At the same time, I feel like it’s important to tell stories about people who are different than me.  I don’t want my stories to feel monochromatic.  I want people to feel like they’re represented and reflected in the tales I tell, and I want my stories to feel representative of the diversity of society.  To achieve this, I’m asking for help: from people of color, from LGBTQ individuals.  Anyone who wants to help me keep the voices and experiences in my stories authentic, who wants to help me make sure I do right by folks, let me know.  I need beta readers for this stuff, folks.  My main cast is predominantly people of color, and I want to be able to have them feel like real people, not caricatures.

As an individual with a hell of a lot of privilege, I feel like I’ve got a responsibility to use that privilege to boost others.  There are already enough stories about straight white men out there; help me tell stories about the rest of our diverse population.

 

Handwriting vs. Typing

According to research, there’s a huge difference in the way our brain processes handwritten things versus typed.  I know lots of authors prefer to handwrite their first drafts, then type up the edited and revised story.

Not me.  I always type my stories.  Part of it is that I type much faster than I write.  When I handwrite things, I have a difficult time keeping up with my thoughts.  Words tend to pour out of me in quick bursts, and trying to write it all down by hand only ends in things left unwritten and lots of hand cramps.

On the other hand (no pun intended), when I write poetry or songs, I always write them out by hand.  The few times I’ve tired typing a song instead of handwriting it, the lyrics have turned out absolute crap.  Of course, this means I end up with snatches of lyrics and ideas for choruses written on random pieces of paper and stuffed into pockets or my backpack.  But that’s the price I have to pay to chase my muse, I guess.

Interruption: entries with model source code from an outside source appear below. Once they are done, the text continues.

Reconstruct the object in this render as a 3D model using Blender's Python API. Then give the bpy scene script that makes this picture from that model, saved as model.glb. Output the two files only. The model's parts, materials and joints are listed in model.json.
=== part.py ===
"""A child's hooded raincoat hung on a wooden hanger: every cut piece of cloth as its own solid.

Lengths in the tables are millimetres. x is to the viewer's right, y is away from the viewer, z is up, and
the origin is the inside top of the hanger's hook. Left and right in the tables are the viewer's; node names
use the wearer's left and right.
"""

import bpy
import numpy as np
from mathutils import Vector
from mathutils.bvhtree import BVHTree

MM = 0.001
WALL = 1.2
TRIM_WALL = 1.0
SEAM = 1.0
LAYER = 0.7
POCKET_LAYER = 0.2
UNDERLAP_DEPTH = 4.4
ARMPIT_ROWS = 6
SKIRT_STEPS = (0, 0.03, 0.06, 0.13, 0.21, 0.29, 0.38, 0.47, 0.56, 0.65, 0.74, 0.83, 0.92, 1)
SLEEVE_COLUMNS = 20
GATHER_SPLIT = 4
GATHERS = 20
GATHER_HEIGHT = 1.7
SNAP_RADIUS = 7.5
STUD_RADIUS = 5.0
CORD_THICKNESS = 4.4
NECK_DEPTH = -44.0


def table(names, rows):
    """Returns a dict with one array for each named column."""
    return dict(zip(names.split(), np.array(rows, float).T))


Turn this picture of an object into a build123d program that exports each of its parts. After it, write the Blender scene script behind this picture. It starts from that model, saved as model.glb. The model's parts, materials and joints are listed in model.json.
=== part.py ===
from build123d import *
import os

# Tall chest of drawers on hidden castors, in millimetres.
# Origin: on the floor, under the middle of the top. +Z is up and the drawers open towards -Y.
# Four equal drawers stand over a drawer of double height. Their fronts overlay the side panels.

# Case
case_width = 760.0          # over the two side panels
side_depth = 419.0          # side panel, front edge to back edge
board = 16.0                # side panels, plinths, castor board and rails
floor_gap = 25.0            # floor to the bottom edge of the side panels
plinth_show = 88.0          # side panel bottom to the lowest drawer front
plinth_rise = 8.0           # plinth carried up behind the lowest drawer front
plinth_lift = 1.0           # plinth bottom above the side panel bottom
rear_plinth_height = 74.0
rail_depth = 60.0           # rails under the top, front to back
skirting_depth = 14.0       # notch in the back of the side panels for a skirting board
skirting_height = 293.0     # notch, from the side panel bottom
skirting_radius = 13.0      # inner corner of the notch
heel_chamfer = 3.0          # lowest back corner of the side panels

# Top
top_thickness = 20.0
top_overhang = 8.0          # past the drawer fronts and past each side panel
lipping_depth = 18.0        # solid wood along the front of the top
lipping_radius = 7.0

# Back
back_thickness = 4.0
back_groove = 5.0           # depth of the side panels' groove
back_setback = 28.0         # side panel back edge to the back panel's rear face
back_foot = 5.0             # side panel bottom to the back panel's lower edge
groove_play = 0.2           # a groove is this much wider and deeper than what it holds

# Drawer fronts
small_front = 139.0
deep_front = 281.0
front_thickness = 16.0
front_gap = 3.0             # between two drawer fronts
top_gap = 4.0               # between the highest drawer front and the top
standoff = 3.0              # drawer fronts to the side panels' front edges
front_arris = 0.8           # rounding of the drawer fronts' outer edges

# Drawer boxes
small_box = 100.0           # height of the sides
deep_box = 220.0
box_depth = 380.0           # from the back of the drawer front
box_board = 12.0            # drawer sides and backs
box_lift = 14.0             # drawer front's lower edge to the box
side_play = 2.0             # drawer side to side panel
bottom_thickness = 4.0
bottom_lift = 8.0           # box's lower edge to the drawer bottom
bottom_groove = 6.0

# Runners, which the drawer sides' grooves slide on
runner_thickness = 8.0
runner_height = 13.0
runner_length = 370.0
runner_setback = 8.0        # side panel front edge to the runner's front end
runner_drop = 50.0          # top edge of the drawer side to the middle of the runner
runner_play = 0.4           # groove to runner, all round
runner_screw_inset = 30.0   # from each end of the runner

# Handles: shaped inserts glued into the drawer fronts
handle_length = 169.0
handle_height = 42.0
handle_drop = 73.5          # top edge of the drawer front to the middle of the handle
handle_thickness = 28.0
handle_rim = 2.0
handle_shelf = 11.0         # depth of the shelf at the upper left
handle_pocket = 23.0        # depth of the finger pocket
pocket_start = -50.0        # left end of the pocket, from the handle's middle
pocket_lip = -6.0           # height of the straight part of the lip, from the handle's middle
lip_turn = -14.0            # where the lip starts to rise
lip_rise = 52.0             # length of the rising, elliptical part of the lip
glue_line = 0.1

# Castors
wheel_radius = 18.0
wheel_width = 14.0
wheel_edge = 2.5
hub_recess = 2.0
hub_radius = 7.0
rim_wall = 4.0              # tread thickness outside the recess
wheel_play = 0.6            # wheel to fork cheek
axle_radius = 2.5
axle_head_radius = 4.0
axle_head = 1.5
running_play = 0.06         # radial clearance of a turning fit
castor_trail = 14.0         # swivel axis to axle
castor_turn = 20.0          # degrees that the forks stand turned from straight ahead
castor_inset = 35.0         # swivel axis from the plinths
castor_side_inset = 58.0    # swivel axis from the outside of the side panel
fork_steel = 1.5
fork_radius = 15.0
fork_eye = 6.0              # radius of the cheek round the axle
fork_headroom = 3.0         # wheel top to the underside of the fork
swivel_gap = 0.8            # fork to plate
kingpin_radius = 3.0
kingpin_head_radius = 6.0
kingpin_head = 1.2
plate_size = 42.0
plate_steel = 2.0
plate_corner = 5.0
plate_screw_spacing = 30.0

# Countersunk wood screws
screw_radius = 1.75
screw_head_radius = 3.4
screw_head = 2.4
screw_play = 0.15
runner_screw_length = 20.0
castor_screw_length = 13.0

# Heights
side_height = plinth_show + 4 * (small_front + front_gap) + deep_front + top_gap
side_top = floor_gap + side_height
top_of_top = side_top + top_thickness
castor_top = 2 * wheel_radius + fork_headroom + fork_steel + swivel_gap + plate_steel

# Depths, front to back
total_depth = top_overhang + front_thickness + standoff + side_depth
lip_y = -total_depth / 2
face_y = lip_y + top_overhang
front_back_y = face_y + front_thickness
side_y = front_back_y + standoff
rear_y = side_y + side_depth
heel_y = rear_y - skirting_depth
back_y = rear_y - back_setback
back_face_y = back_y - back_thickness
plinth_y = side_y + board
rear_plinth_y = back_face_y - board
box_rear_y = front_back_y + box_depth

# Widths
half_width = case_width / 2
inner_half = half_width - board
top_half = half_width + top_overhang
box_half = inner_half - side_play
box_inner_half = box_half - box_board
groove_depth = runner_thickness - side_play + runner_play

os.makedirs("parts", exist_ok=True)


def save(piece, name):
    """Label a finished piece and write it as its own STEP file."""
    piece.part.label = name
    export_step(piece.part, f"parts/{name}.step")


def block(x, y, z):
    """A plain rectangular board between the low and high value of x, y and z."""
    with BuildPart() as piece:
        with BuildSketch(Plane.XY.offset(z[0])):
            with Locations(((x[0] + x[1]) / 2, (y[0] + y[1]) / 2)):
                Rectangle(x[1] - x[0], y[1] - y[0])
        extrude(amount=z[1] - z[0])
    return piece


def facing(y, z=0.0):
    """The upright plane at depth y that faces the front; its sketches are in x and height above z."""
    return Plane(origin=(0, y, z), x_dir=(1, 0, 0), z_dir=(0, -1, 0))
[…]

Discipline and Inspiration

A lot of my writer friends like to treating writing like any other job: there are deadlines, quotas to meet, specific goals to achieve.  And I get that.  If you just keep endlessly working on the same book forever, you’re never going to get to publish it any move on to something new.  But I also feels like it gives short shrift to the creative aspect of what we’re doing here.

Everyone decries inspiration as a fickle, fleeting muse, as though waiting for it to make an appearance is a form of weakness in a writer and a sign that they’re not a True Author (TM).  As if the only way to really, truly being a professional in the field is to spend each day putting words on the page, some good and some bad, and then going back and editing them to make them all polished gold or something.

That strikes me as a bit disingenuous.  Each of us started writing because we were struck with some bit of inspiration.  Maybe it was just a scene, or a character, or even a word or phrase.  Maybe it was a line of dialogue, or the brief description of an action or something.  We all started from a place of inspiration, not a place of discipline.  And while I think it’s great that some writers can crank out words every day without concern for whether or not they’re good words (or they’re words that can be fixed in editing), I’d still rather take my time, maybe not get something on the page every day, and make sure I put down the right words the first time ’round.

And maybe that’s arrogance on my part.  Maybe I’m not being as clear here as I’d like to be.  Writing about writing is always fraught with hand-wringing and sounding full of yourself.  “The Process,” y’know.  I always roll my eyes when creative folks talk about their Process.  It sounds so pretentious.  And I’m sure talking of inspiration sounds that way, too.  It’s a lot more down-to-earth to talk about being a writer through the self-discipline of writing.  You sound like a human, or like anyone could do what you do if they just built that discipline themselves.

But I’m not sure that’s true.  Maybe it’s a bit elitist, but not everybody can do everything, even with discipline.  I could practice every day, hire the best trainers and go through intense regimens, and still never be a better basketball player than LeBron James or Michael Jordan.  I could push myself to practice for hours a day, doing riffs and runs and arpeggios, and never be as good a guitar player as Prince was.  Those are (or were) all highly-disciplined people who spent years honing their crafts, but they started with the inspiration.  I’m just saying maybe we shouldn’t discount that part quite so much.  Discipline without inspiration is just so much hard work for nothing.